COMMONWEALTH of VIRGINIA
Department of Education
January 29, 2010
TO: Division Superintendents
FROM: Patricia I. Wright, Superintendent of Public Instruction
Every February, America and Virginia observe Black History Month, celebrating and honoring the many achievements and contributions made by African Americans to the economic, cultural, and political development of America. African Americans are prominent in Virginia and American history. The famous historian, Dr. Carter G. Woodson, a native Virginian and the son of former slaves, brought this fact to the world’s attention by founding the Association for the Study of Negro Life and History, publishing several scholarly works and establishing Negro History Week, the precursor to Black History Month. The Virginia Department of Education is pleased to provide teachers and school divisions with Black History Month resources. These resources support the 2001 and 2008 History and Social Science Standards of Learning.
The U.S. Department of Education, Federal Resources for Educational Excellence, provides an in-depth collection of African American resources at http://www.free.ed.gov/subjects.cfm?subject_id=116&res_feature_request=1.
African American Mosaic is a Library of Congress Resource Guide for the Study of Black History and Culture. Topics include colonization, abolition, and migration http://www.loc.gov/exhibits/african/intro.html. African American History Month resources are available from the Library of Congress at http://www.loc.gov/topics/africanamericans.

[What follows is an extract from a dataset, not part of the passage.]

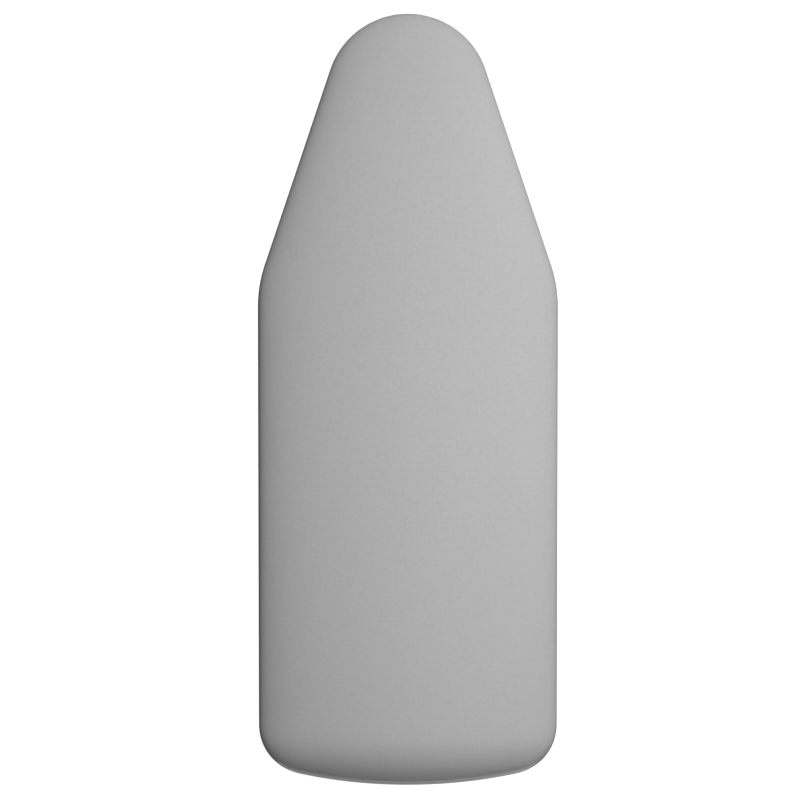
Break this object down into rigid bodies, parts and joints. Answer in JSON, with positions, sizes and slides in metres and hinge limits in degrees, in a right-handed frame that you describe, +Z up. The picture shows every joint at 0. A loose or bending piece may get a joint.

African American history sites from the Library of Virginia focus on topics in Virginia history and are available at http://www.lva.virginia.gov/public/guides/vhr/afam.htm.
Many African Americans have figured prominently in their respective fields throughout the past century, including such distinguished Virginians as Oliver W. Hill, Esquire, whose 1954 argument in Brown v. the Board of Education of Topeka, Kansas, mandated the integration of America’s public schools; Maggie Walker, a prominent civic leader and founder and President of the St. Luke Penny Bank, the first American bank established and operated by a woman of any race; the Honorable L. Douglas Wilder, Virginia’s sixty-sixth Governor and the first African American from any state to win a gubernatorial election; the late Arthur Ashe, winner of the U.S. Open and Wimbledon tennis championships; and Gabriel Prosser, a charismatic blacksmith, owned by Thomas Prosser of Henrico County, who planned to enter Richmond with force, capture the Capitol and the Virginia State Armory, and hold Governor James Monroe hostage to bargain for freedom for Virginia's slaves. Many other African Americans have made important contributions to our society, such as Dr. Martin Luther King, Jr., our nation’s greatest civil rights activist; Jackie Robinson, the first African American to integrate Major League Baseball; the Honorable Thurgood Marshall, the first African American United States Supreme Court Justice; and Rosa Parks, whose famous decision to remain in her seat symbolized the spirit of the Civil Rights Movement.